Energy advice to the wider community

Within the civic centre in Littlehampton, all printing and photocopying is logged to users’ accounts, so that departmental quotas can be monitored. Paper documents are being scanned into a document management system in an effort to reduce paper use and printing. The building itself has had energy-efficient lighting and thermostatic radiator valves installed.

Arun also has a procurement policy which takes into account environmental factors and use of local suppliers. So for example, energy efficiency is considered when purchasing new equipment; and source of materials, transport distance and disposal route must be considered for building projects.

Solar thermal water heater

How is the programme funded?

The schemes managed by Arun are funded in different ways, but in many cases the council has chosen to use some of its discretionary budget to fund sustainable energy work. It also partners with other councils on projects such as the Mobile Energy Efficiency Advice Centre, and with energy suppliers such as EDF on free insulation for the over-60s.

Benefits

By 2008, efficiency upgrades had been completed in near all the 3,500 homes owned by the Council, with solar thermal water heating and gas-fired CHP units installed in some sheltered housing blocks.

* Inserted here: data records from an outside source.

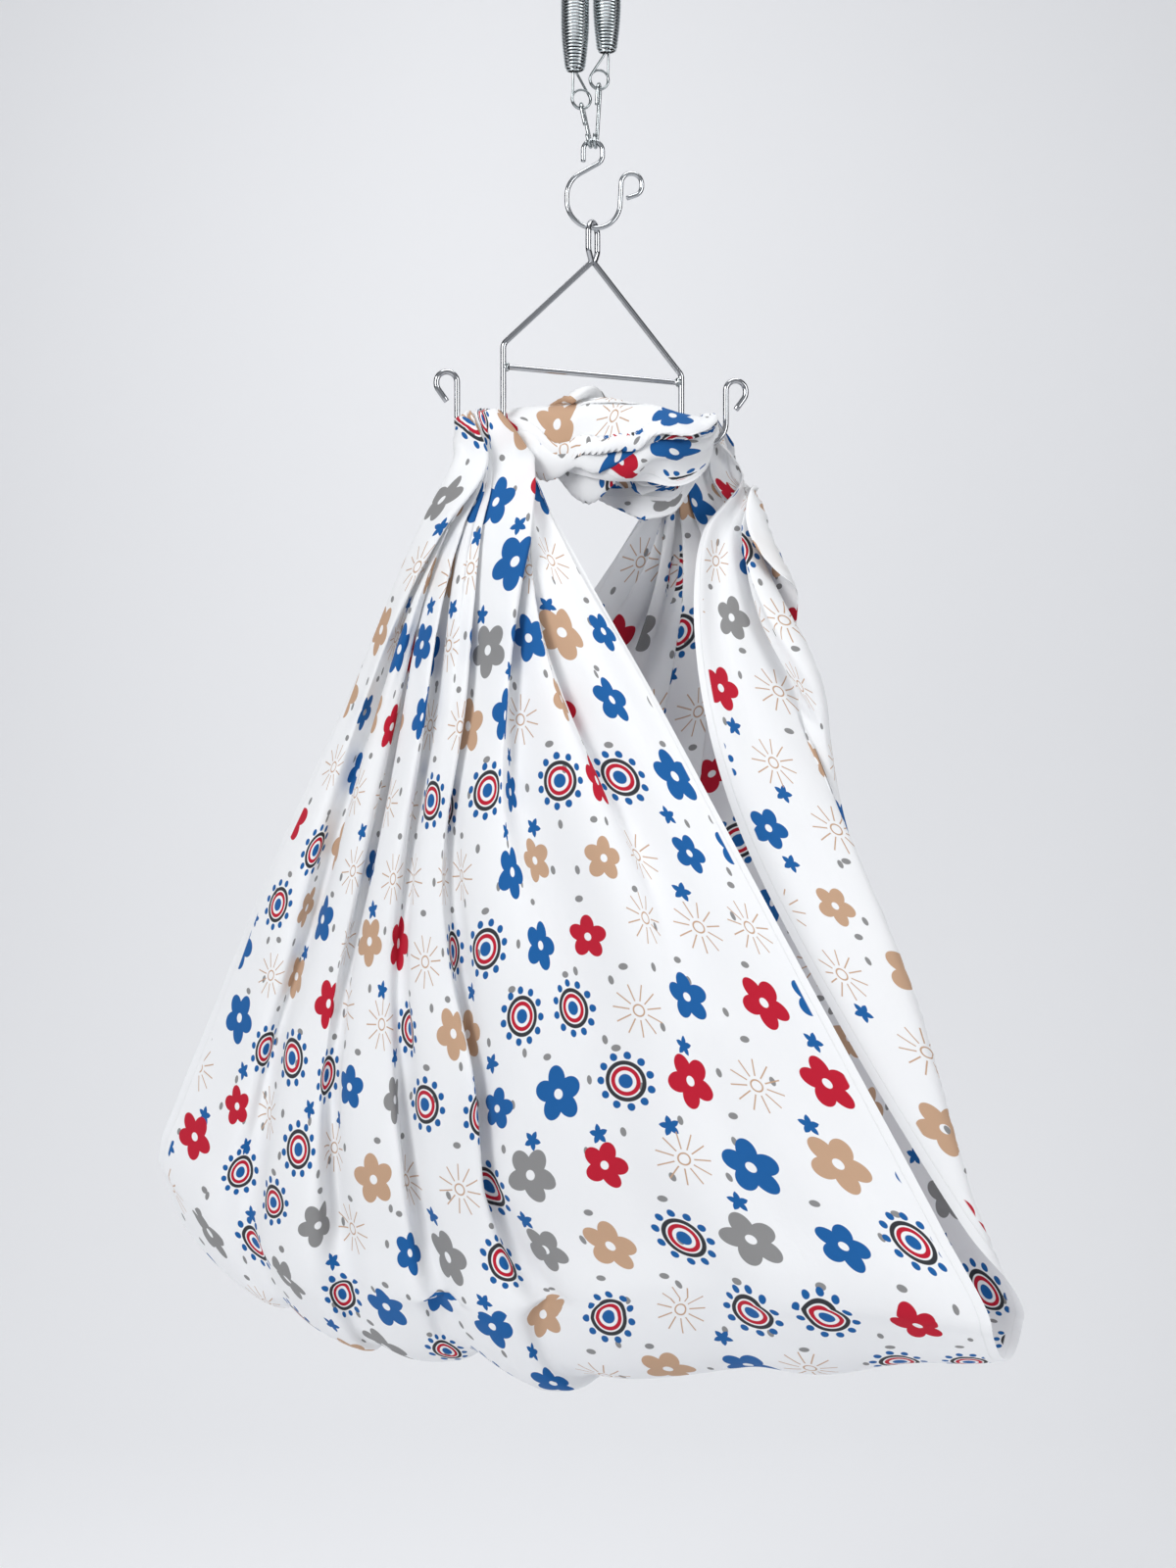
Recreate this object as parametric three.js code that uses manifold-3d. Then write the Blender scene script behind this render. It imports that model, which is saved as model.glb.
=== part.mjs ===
// A spring baby cradle: two tension springs, wire links, hooks, a bent-rod hanger and a hung cloth tube.
// Millimetres, +Z up. X runs along the hanger, -Y is the front, and the origin is the point that the
// top hook hangs from.
import * as THREE from 'three';
import { mergeVertices } from 'three/addons/utils/BufferGeometryUtils.js';
import Module from 'manifold-3d';

const wasm = await Module();
wasm.setup();

// Clearances
const seatGap = 0.3;

// Round wire and rod
const hookWire = 5;
const linkWire = 4;
const eyeWire = 2.5;
const springWire = 2.4;
const hangerRodWire = 6;
const crossbarWire = 5.7;

// Hooks: a small closed loop at one end and an open bowl with a curled tip at the other
const hookLoopRadius = 10;
const hookBowlRadius = 27;
const hookReach = 89;
const hookLoopArm = 12;
const hookWaist = 32;
const hookTipRadius = 10.5;
const hookTipRise = 20;
const hookTipLean = 3;
const hookTipTuck = 9;

// Links: open C links of two lengths, measured between the crowns of their bends
const linkBendRadius = 6.9;
const longLinkLength = 63.96;
const shortLinkLength = 42.96;
const linkLongArm = 23;
const linkShortArm = 12;
const linkSpread = 2.5;
const linkTurn = 20;
const linkHookGap = 0.9;

// Springs with tapered ends
const springLength = 190;
const springTurns = 36;
const springRadius = 13.3;
const springShoulderRadius = 9.4;
const springEndRadius = 6.5;
const springShoulder = 5;
const springTaper = 52;
const springLeftX = -18.5;
const springRightX = 14.5;

// Insert eyes: a ring of one and a half turns on two legs
const eyeRingRadius = 9.6;
const eyeDrop = 27;
const eyeLegSpread = 2;
const eyeLegDepth = 1.6;
const eyeTurnPitch = 2.9;
const eyeFootHeight = 8;
const eyeFootReach = 6.8;
const eyeShortSideShift = 6.5;
const eyeLongSideShift = 8;

// Hanger: one bent rod with a twisted eye, two legs, two hooks and a welded crossbar
const hangerEyeRadius = 11.5;
const hangerEyeHeight = 41;
const hangerEyeTwist = 56;
const hangerNeck = 6.6;
const hangerNeckBend = 7;
const legSpan = 185;
const leftShoulderDrop = 86;
const rightShoulderDrop = 112;
const shoulderBend = 10;
const leftWeldDrop = 23;
const rightWeldDrop = 8;
const hangerHookDrop = 224;
const hangerHookWidth = 47;
const hangerTipHeight = 67;
const hangerTipRadius = 10.5;
const hangerTipTuck = 5;
const hangerTipEnd = 30;
const weldLength = 4;
const weldWidth = 10;

// Cloth tube, hung over both hanger hooks
const clothThickness = 3;
const clothWidth = 1105;
const clothDrop = 972;
const troughHalfLength = 540;
const troughShift = 30;
const troughOffset = 30;
const troughHalfWidth = 98;
const troughNearWidthShare = 0.2;
const troughFarWidthShare = 0.45;
const troughHeight = 88;
const troughNearLift = 118;
const troughFarLift = 112;
const troughNearPower = 1.25;
const troughFarPower = 3.6;
const troughTurn = 48;
const panelBulge = 34;
const panelBulgePower = 0.8;
const hemCurl = 122;
const hemCurlPower = 0.72;
const foldDepth = 38;
const foldPower = 1.2;
const foldReachShare = 0.04;
const foldPlaceShares = [0.214, 0.429, 0.571, 0.714, 0.857];
const foldDepthShares = [0.35, 1, 0.9, 0.9, 0.7];
const bundleHalfWidth = 17.8;
const bundleSpread = 23;
const bundleRise = 28;
const bundleStep = 9;
const swagHalfWidth = 18;
const swagEndRise = 39;
const swagDrop = 52;
const swagHeight = 104;
const swagSideShare = 0.8;

// Facets
const wireSides = 8;
const arcStep = 24;
const springSides = 5;
const springSteps = 8;
const lumpSides = 12;
const panelRows = 6;
const troughRows = 6;
const clothColumns = 28;

const radians = THREE.MathUtils.degToRad;
const point = (x, y, z) => new THREE.Vector3(x, y, z);
const between = THREE.MathUtils.lerp;

// Finishes
const zinc = new THREE.MeshStandardMaterial({ color: 0x9ba7a9, roughness: 0.28, metalness: 1 });
const chrome = new THREE.MeshStandardMaterial({ color: 0xd5d8da, roughness: 0.12, metalness: 1 });
const steel = new THREE.MeshStandardMaterial({ color: 0xb4babd, roughness: 0.22, metalness: 1 });
const cotton = new THREE.MeshStandardMaterial({ color: 0xf4f5f7, roughness: 0.92, metalness: 0 });

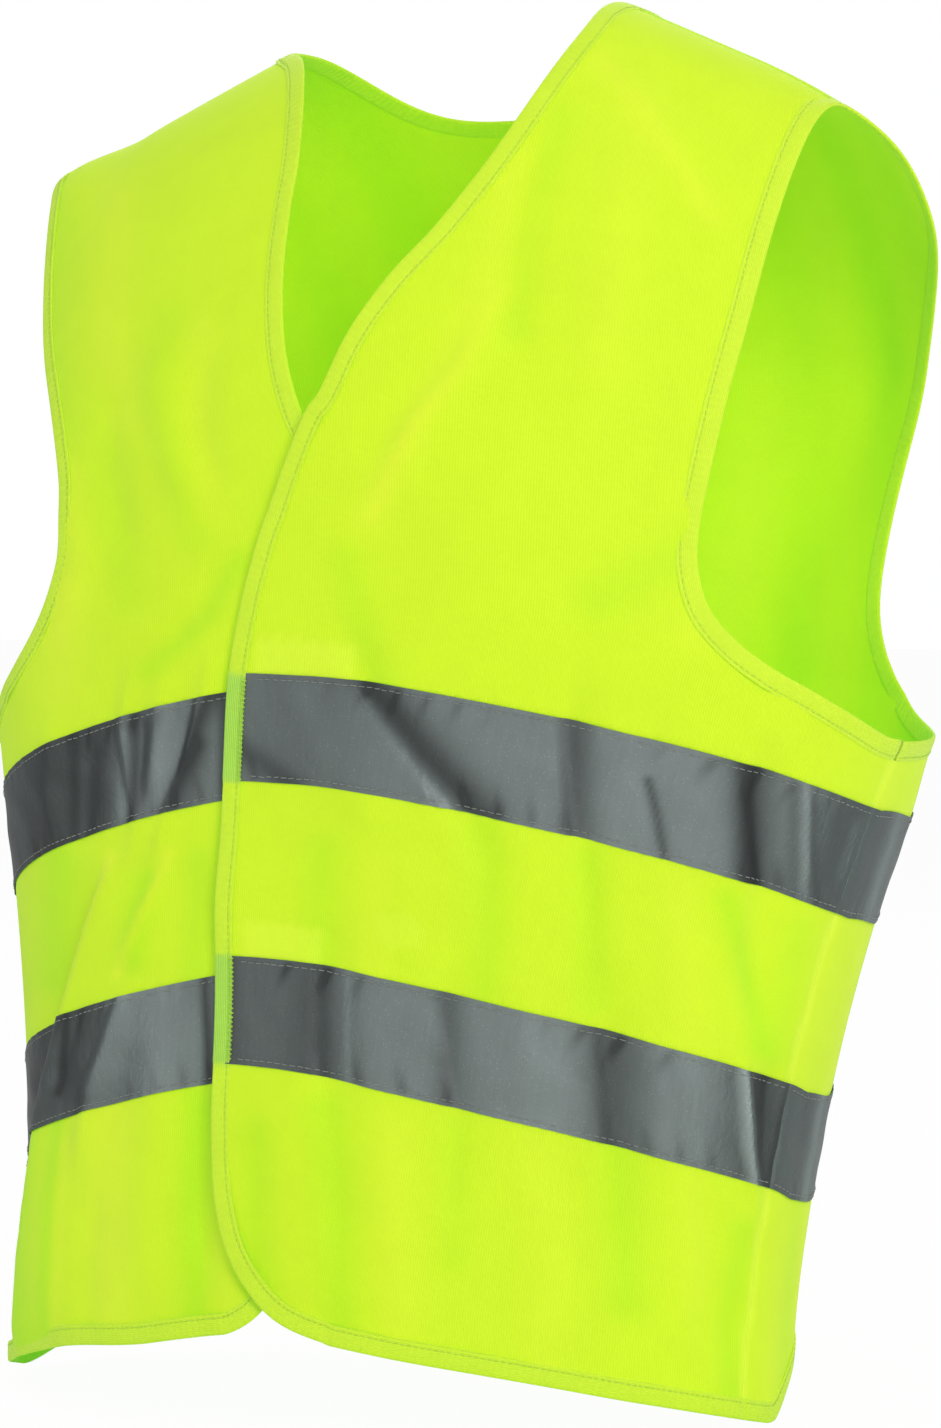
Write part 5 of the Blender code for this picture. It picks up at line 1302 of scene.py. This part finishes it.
grey = []
for lv, lab in zip(TAPE_LEVELS, ('lower', 'upper')):
    rows = lv + np.linspace(0, TAPE_WIDTH, 29)
    for side, word in (('L', 'left'), ('R', 'right')):
        sgn = 1.0 if side == 'L' else -1.0
        # the covered front's tape stops just inside its binding, which lies straight across any crease
        u0 = edge_u(side, rows) + sgn * 0.004 if side == 'L' else edge_u(side, rows) - 0.0078 / 0.2
        u1 = sgn * (seam_u(rows) - 0.0012)
        s0, s1 = arc_of(u0), arc_of(u1)
        m = int(round(np.abs(s1 - s0).mean() / 0.0021))
        t = np.linspace(0, 1, m + 1)
        if side == 'R':
            t = t[::-1]
        ss = s0[:, None] + (s1 - s0)[:, None] * t[None, :]
        uu = u_of_arc(ss)
        qq = np.repeat(rows[:, None], m + 1, 1)
        ob = ribbon("%s_tape_%s" % (lab, word), side, uu, qq, T0, T0 + TAPE, M_TAPE, tape_wrinkle,
                    {'shade': tape_shade(side, uu.ravel(), qq.ravel())})
        follow(ob, side, 'tape', '%s_tape_%s_flap' % (lab, word), '%s_tape_%s_side' % (lab, word))
        A, B_, N = [], [], []
        for row in TAPE_LINES:
            q = lv + row
            e0 = float(edge_u(side, q)) + sgn * 0.0095 / 0.2
            e1 = sgn * (float(seam_u(q)) - 0.004)
            us = u_of_arc(np.linspace(float(arc_of(e0)), float(arc_of(e1)), 400))
            a_, b_, n_ = stitch_row(side, np.stack([us, np.full(us.shape, q)], 1), T0 + TAPE + 0.00022, 0.0040, 0.0031)
            A.append(a_)
            B_.append(b_)
            N.append(n_)
        st = threads("%s_tape_stitching_%s" % (lab, word), np.vstack(A), np.vstack(B_), np.vstack(N), 0.00024, M_GREY)
        follow(st, side, 'tape')
    u0, u1 = seam_u(rows) + 0.0012, 2 * np.pi - seam_u(rows) - 0.0012
    s0, s1 = arc_of(u0), arc_of(u1)
    m = int(round(np.abs(s1 - s0).mean() / 0.0024))
    ss = s0[:, None] + (s1 - s0)[:, None] * np.linspace(0, 1, m + 1)[None, :]
    ub, qb = u_of_arc(ss), np.repeat(rows[:, None], m + 1, 1)
    ob = ribbon("%s_tape_across_back" % lab, 'B', ub, qb, T0, T0 + TAPE, M_TAPE, tape_wrinkle,
                {'shade': tape_shade('B', ub.ravel(), qb.ravel())})
    ride(ob, 'vest_body', 'tape', '%s_tape_back' % lab)
    A, B_, N = [], [], []
    for row in TAPE_LINES:
        q = lv + row
        us = u_of_arc(np.linspace(float(arc_of(float(seam_u(q)) + 0.006)),
                                  float(arc_of(2 * math.pi - float(seam_u(q)) - 0.006)), 700))
        a_, b_, n_ = stitch_row('B', np.stack([us, np.full(us.shape, q)], 1), T0 + TAPE + 0.00022, 0.0040, 0.0031)
        A.append(a_)
        B_.append(b_)
        N.append(n_)
    st = threads("%s_tape_stitching_back" % lab, np.vstack(A), np.vstack(B_), np.vstack(N), 0.00024, M_GREY)
    ride(st, 'vest_body', 'tape')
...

Over 1,800 private homes had been insulated, 2,365 households had taken advantage of insulation grants and 56 top-up Warm Front grants. 15 solar water heaters had been installed under the council deal.

Environmental benefits

The energy efficiency measures installed in both council-owned and private housing resulted in estimated greenhouse gas savings of 11,700 tonnes/year of CO2 in 2007. Information and education about energy efficiency will have led to further savings.

The new boiler has saved me at least 40% on my gas bill.

Liam Connell, landlord

Social benefits

Residents see an immediate benefit from the reduction of energy bills, but another important benefit is increased social interaction, as people with under-heated homes tend to isolate themselves socially. Residents’ health is also improved by being able to keep their homes at a reasonable temperature and avoid damp problems. Households with solar water heating find that it produces nearly all of their hot water from late spring to early autumn and in some cases for most of the year.

Update: what happened next?

Arun Council used its Ashden Award fund to set up a renewable energy advice scheme. This has been designed to give impartial advice to residents who are considering installing renewable energy systems. Residents fill in a survey form and receive a tailored renewable energy report, incorporating specific local information such as climate details and a list of local installers. The Council has sourced a fund to provide som interest-free loans for installations.

Arun is also taking part in a project to insulate blocks of flats that would have been too complicated to fund under other schemes. Other work has continued: by May 2010 the efficiency refurbishment of council housing had been completed, 2,821 private homes had received insulation grants and 127 top-up Warm Front grants.